There's a difference between testing the speed of Rich Internet Applications (which this benchmark supposedly checks) and comparing Win vs Mac graphics. Please don't report on a topic until you understand it, for God's sake. All you've done is contribute to the general ignorance of the WWW. And in general use, my 1st gen MacBook Pro beats the hell out of my new Toshiba laptop (bought for games). The graphics I get in Vista are absolutely painful to watch draw, redraw, stall, and redraw again.

dig | Published: 20:28 GMT, 27 May 2008

guess i should upgrade to xp, thanks for the useful info. oh, and flash bites.

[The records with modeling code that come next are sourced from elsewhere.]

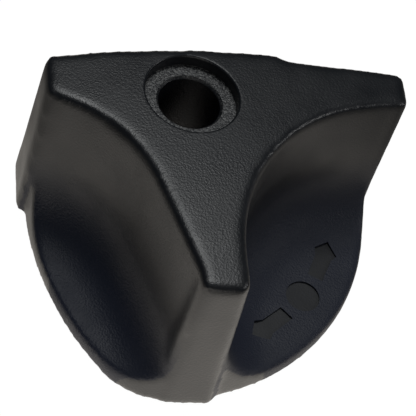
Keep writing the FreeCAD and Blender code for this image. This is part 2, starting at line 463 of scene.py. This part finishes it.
# %% Plastic material
def plastic_material():
    """Grained black plastic with matt scoops in painted cool shade, smooth marks and a cut
    shoulder.
    """
    material = bpy.data.materials.new("grained_black_plastic")
    material.use_nodes = True
    tree = material.node_tree
    link = tree.links.new
    shader = tree.nodes["Principled BSDF"]
    shader.inputs["IOR"].default_value = PLASTIC_IOR
    place = add_node(tree, "ShaderNodeTexCoord").outputs["Object"]
    etched = add_node(tree, "ShaderNodeGroup")
    etched.node_tree = grain
    link(place, etched.inputs["Vector"])
    mottle = etched.outputs["Mottle"]
    in_marks, cut, scoop_shade_and_matt = [
        add_node(tree, "ShaderNodeAttribute", attribute_name=name).outputs["Fac"]
        for name in ("mark_floor", "shoulder", "scoop")]
    specks = add_node(tree, "ShaderNodeTexNoise", [("Scale", SPECK_SCALE), ("Detail", 2.0)])
    link(place, specks.inputs["Vector"])
    bright = scaled(tree, specks.outputs["Fac"], 0.0, 1.0, *SPECK_RANGE)
    cut_colour = mix_colour(tree, bright, PLASTIC_LIGHT, CUT_PLASTIC)
    pale = scaled(tree, mottle, 0.0, 1.0, *MOTTLE_RANGE)
    base = mix_colour(tree, pale, PLASTIC, PLASTIC_LIGHT)
    # Painted shade: the scoops and the plate turn bluish, standing in for the cool light there.
    base = mix_colour(tree, scoop_shade_and_matt, base, SCOOP_PAINTED_SHADE)
    base = mix_colour(tree, in_marks, base, MARK_PLASTIC)
    link(mix_colour(tree, cut, base, cut_colour), shader.inputs["Base Color"])
    gloss = scaled(tree, mottle, SHINY, DULL, *MOTTLE_RANGE)
    matt = math_of(tree, "ADD", gloss, scaled(tree, scoop_shade_and_matt, 0.0, SCOOP_MATT))
    link(matt, shader.inputs["Roughness"])
    calm = math_of(tree, "SUBTRACT", 1.0, scaled(tree, in_marks, 0.0, MARK_CALM))
    height = math_of(tree, "MULTIPLY", etched.outputs["Height"], calm)
    height = math_of(tree, "MULTIPLY", height, scaled(tree, scoop_shade_and_matt, 1.0, SCOOP_GRAIN))
    rough = math_of(tree, "MULTIPLY", specks.outputs["Fac"], scaled(tree, cut, 0.0, CUT_GRAIN))
    bump = add_node(tree, "ShaderNodeBump",
                    [("Strength", GRAIN_STRENGTH), ("Distance", GRAIN_DEPTH)])
    link(math_of(tree, "ADD", height, rough), bump.inputs["Height"])
    link(bump.outputs["Normal"], shader.inputs["Normal"])
    return material


plastic = plastic_material()
knob.data.materials.append(plastic)
print("material nodes:", len(plastic.node_tree.nodes))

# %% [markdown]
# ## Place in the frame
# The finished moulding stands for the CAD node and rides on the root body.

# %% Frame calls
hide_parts("knob")
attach(knob, "root")
print("triangles:", sum(len(face.vertices) - 2 for face in knob.data.polygons))

# %% [markdown]
# ## Floor and backdrop
# The knob lies on a white table in front of white. The table shows white to the camera through
# Light Path's Is Camera Ray and still keeps part of the soft shadow, and the world does the same.
# Dark plastic lives by what it mirrors, so for glossy rays the table has a warm pool of light in
# front of the knob and a weaker one behind it. The walls mirror the pools, and the hollows of the
# scoops mirror the dim table between them.

# %% Table and its pools of light
TABLE_SIZE = 3.0
TABLE_COLOUR = (0.45, 0.45, 0.44, 1)
TABLE_ROUGHNESS = 0.8
SHADOW_SHARE = 0.12
WHITE = (1.0, 1.0, 1.0, 1)
WHITE_STRENGTH = 1.13
# Painted light: the warm glow that glossy rays see on the table, in pools in front of and behind
# the knob.
WARM_POOL_GLOW = (1.0, 0.94, 0.86, 1)
POOL_SHAPE = (1.0, 0.6, 1.0)
POOL_INNER = 0.020
POOL_DIM = 0.22
FRONT_POOL = (0.0, -0.045, 0.0)
FRONT_OUTER = 0.073
FRONT_BRIGHT = 1.7
BACK_POOL = (0.005, 0.054, 0.0)
BACK_OUTER = 0.055
BACK_BRIGHT = 1.1


def pool(tree, place, centre_of_pool, bright, outer):
    """Strength of a round pool of light that fades to a dim table."""
    away = add_node(tree, "ShaderNodeVectorMath", [(1, centre_of_pool)], operation="DISTANCE")
    tree.links.new(place, away.inputs[0])
    return scaled(tree, away.outputs["Value"], bright, POOL_DIM, POOL_INNER, outer)


def white_floor(size, shadow_share):
    """A pale floor that keeps part of its shading, with pools of light for gloss alone."""
    shape = bmesh.new()
    bmesh.ops.create_grid(shape, x_segments=1, y_segments=1, size=size)
    floor = link_mesh("floor", shape)
    material = bpy.data.materials.new("white_table")
    material.use_nodes = True
    tree = material.node_tree
    link = tree.links.new
    shader = tree.nodes["Principled BSDF"]
    shader.inputs["Base Color"].default_value = TABLE_COLOUR
    shader.inputs["Roughness"].default_value = TABLE_ROUGHNESS
    path = add_node(tree, "ShaderNodeLightPath")
    mirrored = path.outputs["Is Glossy Ray"]
    glow = tree.nodes.new("ShaderNodeEmission")
    link(mix_colour(tree, mirrored, WHITE, WARM_POOL_GLOW), glow.inputs["Color"])
    place = add_node(tree, "ShaderNodeNewGeometry")
    oval = add_node(tree, "ShaderNodeVectorMath", [(1, POOL_SHAPE)], operation="MULTIPLY")
    link(place.outputs["Position"], oval.inputs[0])
    front = pool(tree, oval.outputs["Vector"], FRONT_POOL, FRONT_BRIGHT, FRONT_OUTER)
    back = pool(tree, oval.outputs["Vector"], BACK_POOL, BACK_BRIGHT, BACK_OUTER)
    strength = add_node(tree, "ShaderNodeMix", [("A", WHITE_STRENGTH)], data_type="FLOAT")
    link(mirrored, strength.inputs["Factor"])
    link(math_of(tree, "MAXIMUM", front, back), strength.inputs["B"])
    link(strength.outputs["Result"], glow.inputs["Strength"])
    seen = math_of(tree, "MAXIMUM", path.outputs["Is Camera Ray"], mirrored)
    mix = add_node(tree, "ShaderNodeMixShader")
    link(math_of(tree, "MULTIPLY", seen, 1.0 - shadow_share), mix.inputs[0])
    link(shader.outputs[0], mix.inputs[1])
    link(glow.outputs[0], mix.inputs[2])
    link(mix.outputs[0], tree.nodes["Material Output"].inputs["Surface"])
    floor.data.materials.append(material)
    return floor


floor = white_floor(TABLE_SIZE, SHADOW_SHARE)
print("floor:", [round(side, 1) for side in floor.dimensions])

# %% World
SKY_COLOUR = (0.75, 0.88, 1.0, 1)
SKY_LIGHT = 0.06


def white_world(colour, light):
    """A world that lights gently and shows white to the camera."""
    world = bpy.data.worlds.new("studio")
    bpy.context.scene.world = world
    world.use_nodes = True
    tree = world.node_tree
    link = tree.links.new
    soft = tree.nodes["Background"]
    soft.inputs["Color"].default_value = colour
    soft.inputs["Strength"].default_value = light
    white = add_node(tree, "ShaderNodeBackground", [("Color", WHITE), ("Strength", 1.0)])
    path = add_node(tree, "ShaderNodeLightPath")
    mix = add_node(tree, "ShaderNodeMixShader")
    link(path.outputs["Is Camera Ray"], mix.inputs[0])
    link(soft.outputs[0], mix.inputs[1])
    link(white.outputs[0], mix.inputs[2])
    link(mix.outputs[0], tree.nodes["World Output"].inputs["Surface"])


white_world(SKY_COLOUR, SKY_LIGHT)
print("world ready")

# %% [markdown]
# ## Light
# One cool panel high behind the knob lays a soft shine on the top face, strongest on the front
# arm. A warm panel low on the camera's side fills the walls a little, and a small one at the
# right catches the rounded edge of the front arm. The pools on the table do the rest.

# %% Lamps
AIM = Vector((4.0, -15.0, 20.7)) * MM


def direction(azimuth, elevation):
    """Unit vector towards a place, by its angle around the knob and above the floor."""
    around, above = math.radians(azimuth), math.radians(elevation)
    return Vector((math.cos(above) * math.cos(around), math.cos(above) * math.sin(around),
                   math.sin(above)))


def panel(name, azimuth, elevation, distance, size, power, colour):
    """A soft square lamp that faces the knob."""
    lamp = bpy.data.lights.new(name, "AREA")
    lamp.shape = "SQUARE"
    lamp.size = size
    lamp.energy = power
    lamp.color = colour
    holder = bpy.data.objects.new(name, lamp)
    bpy.context.scene.collection.objects.link(holder)
    towards = direction(azimuth, elevation)
    holder.location = AIM + towards * distance
    holder.rotation_euler = towards.to_track_quat("Z", "Y").to_euler()
    return holder


panel("high_panel", 86, 72, 0.8, 0.25, 2.0, (0.98, 1.0, 1.0))
panel("front_panel", -95, 14, 0.8, 0.5, 1.0, (1.0, 0.94, 0.86))
panel("right_panel", -5, 30, 0.7, 0.12, 0.5, (1.0, 1.0, 1.0))

# %% [markdown]
# ## Camera
# The photograph looks down at about 52 degrees from the front left, with a long lens and a camera
# that is rolled. The angles, the lens and the distance were fitted to the arms' corners and the
# rim of the counterbore.

# %% Camera
PHOTO_SIDE = 416
SENSOR = 36
FOCAL_PIXELS = 1500
FROM_AZIMUTH = -113.27
FROM_ELEVATION = 51.89
ROLL = 22.46
DISTANCE = 250 * MM
NEAR_CLIP = 10 * MM

view = bpy.data.cameras.new("photo_camera")
view.sensor_width = SENSOR
view.lens = FOCAL_PIXELS / PHOTO_SIDE * view.sensor_width
view.clip_start = NEAR_CLIP
camera = bpy.data.objects.new("photo_camera", view)
bpy.context.scene.collection.objects.link(camera)
backwards = direction(FROM_AZIMUTH, FROM_ELEVATION)
camera.location = AIM + backwards * DISTANCE
upright = backwards.to_track_quat("Z", "Y")
rolled = upright @ Euler((0, 0, math.radians(ROLL))).to_quaternion()
camera.rotation_euler = rolled.to_euler()
bpy.context.scene.camera = camera
print("camera at", [round(value / MM, 1) for value in camera.location])

# %% Colour management
bpy.context.scene.view_settings.view_transform = "Standard"
print("view transform:", bpy.context.scene.view_settings.view_transform)
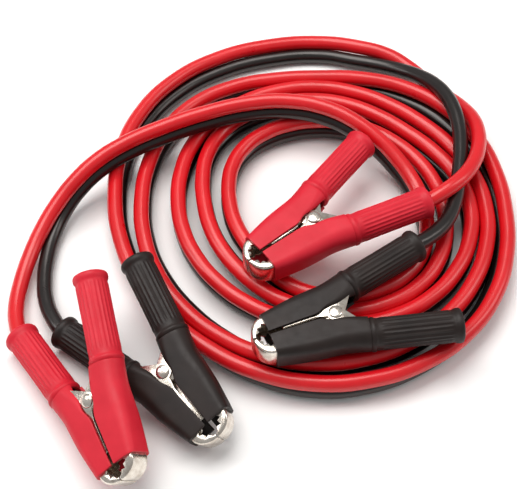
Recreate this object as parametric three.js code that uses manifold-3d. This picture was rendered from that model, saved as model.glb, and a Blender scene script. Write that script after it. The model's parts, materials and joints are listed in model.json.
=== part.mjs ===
// Twin car jumper cable with four insulated crocodile clamps, lying loosely coiled on a level floor.
// Millimetres, +Z up. The origin is on the floor under the middle of the four clamps.
import * as THREE from 'three';
import { mergeVertices } from 'three/addons/utils/BufferGeometryUtils.js';
import Module from 'manifold-3d';

const wasm = await Module();
wasm.setup();

// Twin cable: two round conductors, one standing on the other
const CONDUCTOR_D = 12;
const CONDUCTOR_SIDES = 10;
const GAP = 0.3;
const TWIN_HEIGHT = 2 * CONDUCTOR_D;
const CABLE_STEP = 2 * CONDUCTOR_D;

// Coil: how far each turn reaches from the coil's centre, in eight directions from north through west
const COIL_CENTRE = [45, 25];
const TURN_REACH = [
  [174, 171, 155, 147, 156, 153, 144, 145],
  [134, 142, 135, 134, 139, 136, 131, 119],
  [120.5, 117.5, 107, 103, 107, 118, 118.5, 104],
  [107, 104.5, 86, 82, 95, 105, 99, 90],
  [85, 80, 67, 65, 82, 92, 84],
];
const START_REACH = 181;
const START_ANGLE = 72;
const END_ANGLE = 1800;
const FIRST_REACH_ANGLE = 90;
const REACH_STEP = 45;
const OUTLINE_STEP = 12;

// Clamp: side plan in the clamp's own frame, X to the nose, Z along the rivet, one arm on each side of X
const PIVOT_TO_TIP = 62;
const STEEL_T = 1.5;
const JAW_WIDTH = 18;
const NOSE_LENGTH = 12;
const NOSE_BACK_Y = 15.5;
const NOSE_STEPS = 5;
const BACK_STEPS = 4;
const BACK_DIP = 1.5;
const SEAM = 0.4;
const MOUTH_R = 10;
const TOOTH_DEPTH = 1.8;
const TEETH = 5;
const TEETH_FROM = 160;
const TEETH_TO = 12;
const LIP = 3;
const JAW_EDGE_Y = 1;
const EAR_R = 6.5;
const EAR_CLEAR = 7.4;
const EAR_ARC = [190, 350];
const EAR_FRONT_ROOT = [4, 3];
const EAR_BACK_ROOT = [3, 5];
const NOTCH_HALF = 4;
const NOTCH_BACK = [2.5, 1.5];
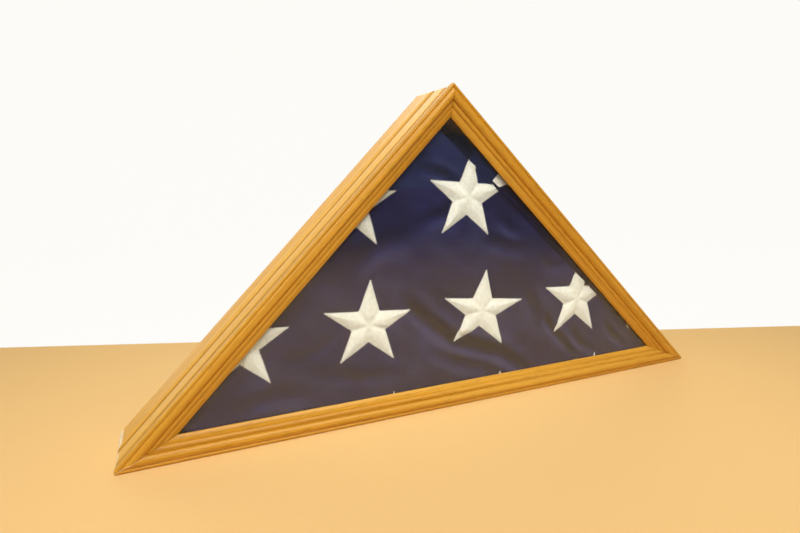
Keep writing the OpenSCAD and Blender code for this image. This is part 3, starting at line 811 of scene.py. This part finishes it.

BH | Published: 20:27 GMT, 27 May 2008

My understanding is that Windows has integrated it's graphics drawing into the kernel, which is great until the kernel is swamped with tasks, at which point the graphics are redrawn sporadically or not at all. On OS X, the graphics are just another app, which always gets its share of processor time, so one rogue process doesn't make the screen stop responding. Give me OS X's approach any day.

TWR | Published: 19:24 GMT, 27 May 2008

The developer of this demo should google "beam sync" and make sure that his app is disabling it. Otherwise, the numbers obtained for Mac OS X may be quite a bit slower than expected.

Andy | Published: 19:09 GMT, 27 May 2008

Flash is well known to perform poorly on the Mac compared to Windows (Flex ~ Flash). This is undoubtedly due to Adobe focussing it's optimisation efforts on the largest market - Windows. Also, for general graphics performance, you can't really compare XP with OS X: the latter has a far, far more sophisticated compositing engine, and doing more simply takes more time. I bet that if you compared an operating system from 10 years ago to a current OS you'd find that older OS was actually faster a

BP | Published: 18:48 GMT, 27 May 2008

Also, I'd like to point out that 18 is hardly 'about half' of 28--that is stretching quite a lot. Thirteen could be said to be 'about one-half' of 28. Eighteen is much closer to two-thirds.